- **Task brief**: Output the data that follows exactly, line for line.

- **Information supplied**:
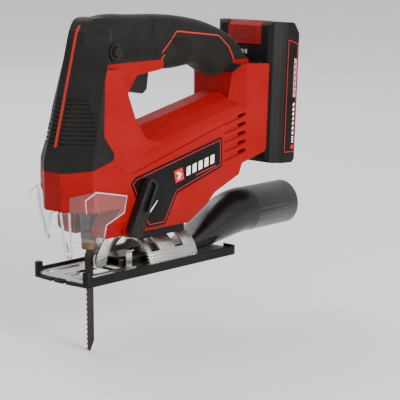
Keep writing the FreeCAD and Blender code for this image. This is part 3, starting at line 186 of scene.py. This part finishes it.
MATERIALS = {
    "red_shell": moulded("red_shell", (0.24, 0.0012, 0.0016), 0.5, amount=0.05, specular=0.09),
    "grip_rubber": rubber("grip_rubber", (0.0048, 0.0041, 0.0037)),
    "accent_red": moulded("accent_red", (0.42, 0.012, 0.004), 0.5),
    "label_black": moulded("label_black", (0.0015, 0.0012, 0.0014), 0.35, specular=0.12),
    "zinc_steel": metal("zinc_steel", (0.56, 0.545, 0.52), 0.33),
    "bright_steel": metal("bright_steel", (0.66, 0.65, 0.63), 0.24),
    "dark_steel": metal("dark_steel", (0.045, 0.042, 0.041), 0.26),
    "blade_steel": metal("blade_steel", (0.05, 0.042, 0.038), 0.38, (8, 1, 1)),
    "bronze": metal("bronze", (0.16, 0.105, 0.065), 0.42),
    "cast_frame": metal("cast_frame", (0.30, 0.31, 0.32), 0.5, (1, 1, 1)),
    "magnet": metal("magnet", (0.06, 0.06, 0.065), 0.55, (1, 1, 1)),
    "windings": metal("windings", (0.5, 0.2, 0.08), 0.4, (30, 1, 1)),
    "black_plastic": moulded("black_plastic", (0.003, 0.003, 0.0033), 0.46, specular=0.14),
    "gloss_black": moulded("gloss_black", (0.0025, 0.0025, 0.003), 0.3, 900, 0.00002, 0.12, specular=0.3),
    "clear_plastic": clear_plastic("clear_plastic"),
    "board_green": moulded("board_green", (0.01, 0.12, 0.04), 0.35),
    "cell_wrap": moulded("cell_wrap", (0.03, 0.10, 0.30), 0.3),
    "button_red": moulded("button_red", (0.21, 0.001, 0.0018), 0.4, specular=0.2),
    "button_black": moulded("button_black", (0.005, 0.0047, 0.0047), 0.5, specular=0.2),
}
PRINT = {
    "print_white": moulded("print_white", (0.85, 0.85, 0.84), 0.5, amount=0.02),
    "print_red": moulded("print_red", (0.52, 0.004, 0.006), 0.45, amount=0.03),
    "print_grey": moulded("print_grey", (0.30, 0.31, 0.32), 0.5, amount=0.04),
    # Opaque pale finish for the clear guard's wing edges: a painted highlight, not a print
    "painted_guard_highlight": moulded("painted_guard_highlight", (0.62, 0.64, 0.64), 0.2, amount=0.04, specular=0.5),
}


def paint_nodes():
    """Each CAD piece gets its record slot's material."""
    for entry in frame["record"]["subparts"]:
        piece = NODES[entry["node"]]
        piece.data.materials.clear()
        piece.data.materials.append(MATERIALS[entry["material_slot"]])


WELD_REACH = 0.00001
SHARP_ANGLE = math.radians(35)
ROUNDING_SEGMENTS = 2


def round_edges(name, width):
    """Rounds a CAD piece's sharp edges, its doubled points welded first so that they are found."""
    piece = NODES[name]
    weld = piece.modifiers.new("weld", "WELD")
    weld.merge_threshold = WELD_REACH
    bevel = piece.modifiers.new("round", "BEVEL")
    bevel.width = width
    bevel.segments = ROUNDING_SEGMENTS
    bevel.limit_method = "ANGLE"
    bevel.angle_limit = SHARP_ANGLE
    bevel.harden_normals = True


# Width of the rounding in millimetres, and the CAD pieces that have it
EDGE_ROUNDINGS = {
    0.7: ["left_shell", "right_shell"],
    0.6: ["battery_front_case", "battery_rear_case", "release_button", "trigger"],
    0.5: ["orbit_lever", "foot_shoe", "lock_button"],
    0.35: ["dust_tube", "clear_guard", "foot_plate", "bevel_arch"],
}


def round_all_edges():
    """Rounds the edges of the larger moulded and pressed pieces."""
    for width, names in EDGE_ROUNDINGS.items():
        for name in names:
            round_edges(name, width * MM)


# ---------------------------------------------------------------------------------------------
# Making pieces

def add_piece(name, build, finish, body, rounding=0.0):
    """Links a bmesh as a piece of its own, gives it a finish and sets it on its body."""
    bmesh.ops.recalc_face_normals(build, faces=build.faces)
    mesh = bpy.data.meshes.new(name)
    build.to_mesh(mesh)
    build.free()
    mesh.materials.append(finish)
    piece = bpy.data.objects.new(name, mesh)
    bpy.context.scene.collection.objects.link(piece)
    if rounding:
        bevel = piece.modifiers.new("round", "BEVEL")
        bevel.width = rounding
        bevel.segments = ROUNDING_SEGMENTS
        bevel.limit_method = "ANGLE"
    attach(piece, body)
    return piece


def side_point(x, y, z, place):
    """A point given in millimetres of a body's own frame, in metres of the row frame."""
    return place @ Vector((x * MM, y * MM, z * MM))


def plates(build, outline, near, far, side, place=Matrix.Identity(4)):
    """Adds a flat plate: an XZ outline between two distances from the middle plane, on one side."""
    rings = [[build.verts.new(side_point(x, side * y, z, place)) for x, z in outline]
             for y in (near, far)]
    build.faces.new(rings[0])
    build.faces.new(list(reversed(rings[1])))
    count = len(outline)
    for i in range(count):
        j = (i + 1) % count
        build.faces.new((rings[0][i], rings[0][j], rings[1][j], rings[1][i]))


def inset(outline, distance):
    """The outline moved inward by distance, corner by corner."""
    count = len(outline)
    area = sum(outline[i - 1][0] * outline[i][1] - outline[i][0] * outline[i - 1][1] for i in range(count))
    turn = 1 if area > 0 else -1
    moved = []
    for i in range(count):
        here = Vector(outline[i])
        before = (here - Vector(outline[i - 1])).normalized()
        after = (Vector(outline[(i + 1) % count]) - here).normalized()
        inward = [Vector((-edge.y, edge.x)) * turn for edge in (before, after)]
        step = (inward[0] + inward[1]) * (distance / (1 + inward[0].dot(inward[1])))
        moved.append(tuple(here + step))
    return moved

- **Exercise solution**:
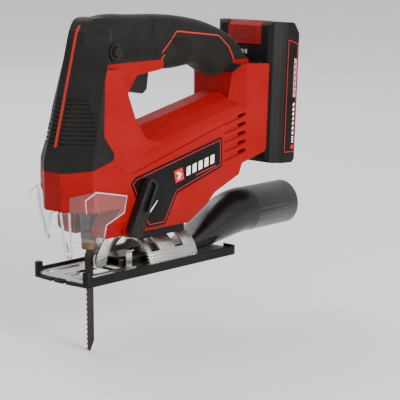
Keep writing the FreeCAD and Blender code for this image. This is part 3, starting at line 186 of scene.py. This part finishes it.
MATERIALS = {
    "red_shell": moulded("red_shell", (0.24, 0.0012, 0.0016), 0.5, amount=0.05, specular=0.09),
    "grip_rubber": rubber("grip_rubber", (0.0048, 0.0041, 0.0037)),
    "accent_red": moulded("accent_red", (0.42, 0.012, 0.004), 0.5),
    "label_black": moulded("label_black", (0.0015, 0.0012, 0.0014), 0.35, specular=0.12),
    "zinc_steel": metal("zinc_steel", (0.56, 0.545, 0.52), 0.33),
    "bright_steel": metal("bright_steel", (0.66, 0.65, 0.63), 0.24),
    "dark_steel": metal("dark_steel", (0.045, 0.042, 0.041), 0.26),
    "blade_steel": metal("blade_steel", (0.05, 0.042, 0.038), 0.38, (8, 1, 1)),
    "bronze": metal("bronze", (0.16, 0.105, 0.065), 0.42),
    "cast_frame": metal("cast_frame", (0.30, 0.31, 0.32), 0.5, (1, 1, 1)),
    "magnet": metal("magnet", (0.06, 0.06, 0.065), 0.55, (1, 1, 1)),
    "windings": metal("windings", (0.5, 0.2, 0.08), 0.4, (30, 1, 1)),
    "black_plastic": moulded("black_plastic", (0.003, 0.003, 0.0033), 0.46, specular=0.14),
    "gloss_black": moulded("gloss_black", (0.0025, 0.0025, 0.003), 0.3, 900, 0.00002, 0.12, specular=0.3),
    "clear_plastic": clear_plastic("clear_plastic"),
    "board_green": moulded("board_green", (0.01, 0.12, 0.04), 0.35),
    "cell_wrap": moulded("cell_wrap", (0.03, 0.10, 0.30), 0.3),
    "button_red": moulded("button_red", (0.21, 0.001, 0.0018), 0.4, specular=0.2),
    "button_black": moulded("button_black", (0.005, 0.0047, 0.0047), 0.5, specular=0.2),
}
PRINT = {
    "print_white": moulded("print_white", (0.85, 0.85, 0.84), 0.5, amount=0.02),
    "print_red": moulded("print_red", (0.52, 0.004, 0.006), 0.45, amount=0.03),
    "print_grey": moulded("print_grey", (0.30, 0.31, 0.32), 0.5, amount=0.04),
    # Opaque pale finish for the clear guard's wing edges: a painted highlight, not a print
    "painted_guard_highlight": moulded("painted_guard_highlight", (0.62, 0.64, 0.64), 0.2, amount=0.04, specular=0.5),
}


def paint_nodes():
    """Each CAD piece gets its record slot's material."""
    for entry in frame["record"]["subparts"]:
        piece = NODES[entry["node"]]
        piece.data.materials.clear()
        piece.data.materials.append(MATERIALS[entry["material_slot"]])


WELD_REACH = 0.00001
SHARP_ANGLE = math.radians(35)
ROUNDING_SEGMENTS = 2


def round_edges(name, width):
    """Rounds a CAD piece's sharp edges, its doubled points welded first so that they are found."""
    piece = NODES[name]
    weld = piece.modifiers.new("weld", "WELD")
    weld.merge_threshold = WELD_REACH
    bevel = piece.modifiers.new("round", "BEVEL")
    bevel.width = width
    bevel.segments = ROUNDING_SEGMENTS
    bevel.limit_method = "ANGLE"
    bevel.angle_limit = SHARP_ANGLE
    bevel.harden_normals = True


# Width of the rounding in millimetres, and the CAD pieces that have it
EDGE_ROUNDINGS = {
    0.7: ["left_shell", "right_shell"],
    0.6: ["battery_front_case", "battery_rear_case", "release_button", "trigger"],
    0.5: ["orbit_lever", "foot_shoe", "lock_button"],
    0.35: ["dust_tube", "clear_guard", "foot_plate", "bevel_arch"],
}


def round_all_edges():
    """Rounds the edges of the larger moulded and pressed pieces."""
    for width, names in EDGE_ROUNDINGS.items():
        for name in names:
            round_edges(name, width * MM)


# ---------------------------------------------------------------------------------------------
# Making pieces

def add_piece(name, build, finish, body, rounding=0.0):
    """Links a bmesh as a piece of its own, gives it a finish and sets it on its body."""
    bmesh.ops.recalc_face_normals(build, faces=build.faces)
    mesh = bpy.data.meshes.new(name)
    build.to_mesh(mesh)
    build.free()
    mesh.materials.append(finish)
    piece = bpy.data.objects.new(name, mesh)
    bpy.context.scene.collection.objects.link(piece)
    if rounding:
        bevel = piece.modifiers.new("round", "BEVEL")
        bevel.width = rounding
        bevel.segments = ROUNDING_SEGMENTS
        bevel.limit_method = "ANGLE"
    attach(piece, body)
    return piece


def side_point(x, y, z, place):
    """A point given in millimetres of a body's own frame, in metres of the row frame."""
    return place @ Vector((x * MM, y * MM, z * MM))


def plates(build, outline, near, far, side, place=Matrix.Identity(4)):
    """Adds a flat plate: an XZ outline between two distances from the middle plane, on one side."""
    rings = [[build.verts.new(side_point(x, side * y, z, place)) for x, z in outline]
             for y in (near, far)]
    build.faces.new(rings[0])
    build.faces.new(list(reversed(rings[1])))
    count = len(outline)
    for i in range(count):
        j = (i + 1) % count
        build.faces.new((rings[0][i], rings[0][j], rings[1][j], rings[1][i]))


def inset(outline, distance):
    """The outline moved inward by distance, corner by corner."""
    count = len(outline)
    area = sum(outline[i - 1][0] * outline[i][1] - outline[i][0] * outline[i - 1][1] for i in range(count))
    turn = 1 if area > 0 else -1
    moved = []
    for i in range(count):
        here = Vector(outline[i])
        before = (here - Vector(outline[i - 1])).normalized()
        after = (Vector(outline[(i + 1) % count]) - here).normalized()
        inward = [Vector((-edge.y, edge.x)) * turn for edge in (before, after)]
        step = (inward[0] + inward[1]) * (distance / (1 + inward[0].dot(inward[1])))
        moved.append(tuple(here + step))
    return moved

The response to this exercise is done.